Is it know what the structure of the complex cobordism cohomology $MU^{*}(H\mathbb{Z})$ is?
EDIT: What if instead $H\mathbb{Z}$, one consider $H\mathbb{Z}/(p)$ for a prime $p$?
One can prove that $\mathrm{Map}(H\mathbf{F}_p,MU)$ is contractible. We know that $H\mathbf{F}_p$ is dissonant (Theorem 4.7 of Ravenel's "Localization with Respect to Certain Periodic Homology Theories"), but $MU$ is harmonic (Theorem 4.2 of that paper). Since dissonant spectra (resp. harmonic spectra) are by definition $E$-acyclic (resp. local) for the spectrum $E = \bigvee_p E_p$, where $E_p = \bigvee_{0\leq n<\infty} K(n)$, the claim follows. (I just realized that this is Corollary 4.10 of Ravenel's paper.)

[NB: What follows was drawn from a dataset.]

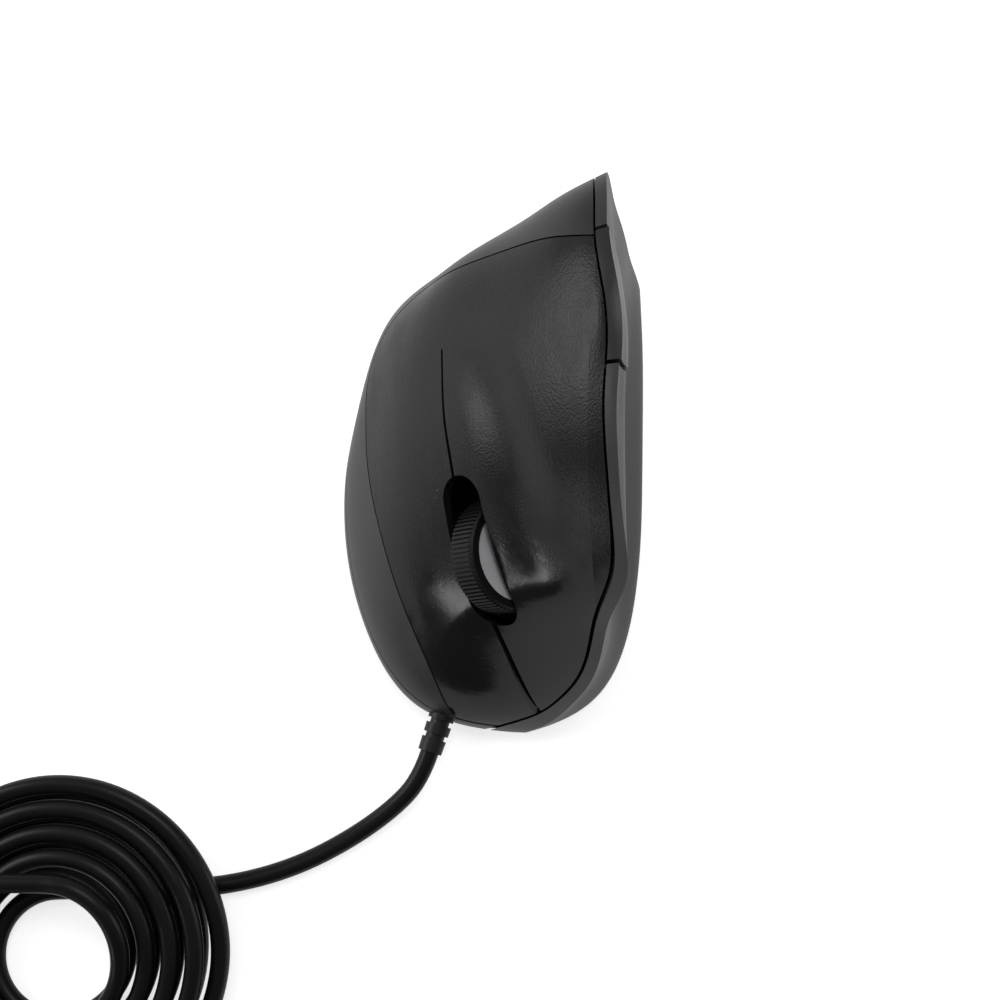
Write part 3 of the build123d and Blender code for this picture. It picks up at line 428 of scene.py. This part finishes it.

It is, however, not the case that $\mathrm{Map}(H\mathbf{Z},MU)$ is contractible. (What I wrote previously was incorrect.) The spectrum $H\mathbf{Z}$ is not dissonant, so we cannot immediately apply the above argument. Since $MU$ is harmonic, there is, however, an equivalence between $\mathrm{Map}(H\mathbf{Z},MU)$ and $\mathrm{Map}(L_E H\mathbf{Z},MU)$. We therefore need to understand $L_E H\mathbf{Z}$. By the discussion at this question, we can conclude that $L_{E_p} H\mathbf{Z} \simeq H\mathbf{Q}_p$. It therefore suffices to understand $MU^\ast(H\mathbf{Q})$. But $H\mathbf{Q}$ is the colimit of multiplication by $2,3,5,7,\cdots$ on the sphere, so $MU^\ast(H\mathbf{Q})$ admits a description in terms of $\lim^0$ and $\lim^1$ of multiplication by $2,3,5,7,\cdots$ on $\pi_\ast MU$. In particular, the $\lim^1$ term is $\mathrm{Ext}^1_\mathbf{Z}(\mathbf{Q,Z}) \cong \widehat{\mathbf{Z}}/\mathbf{Z}$.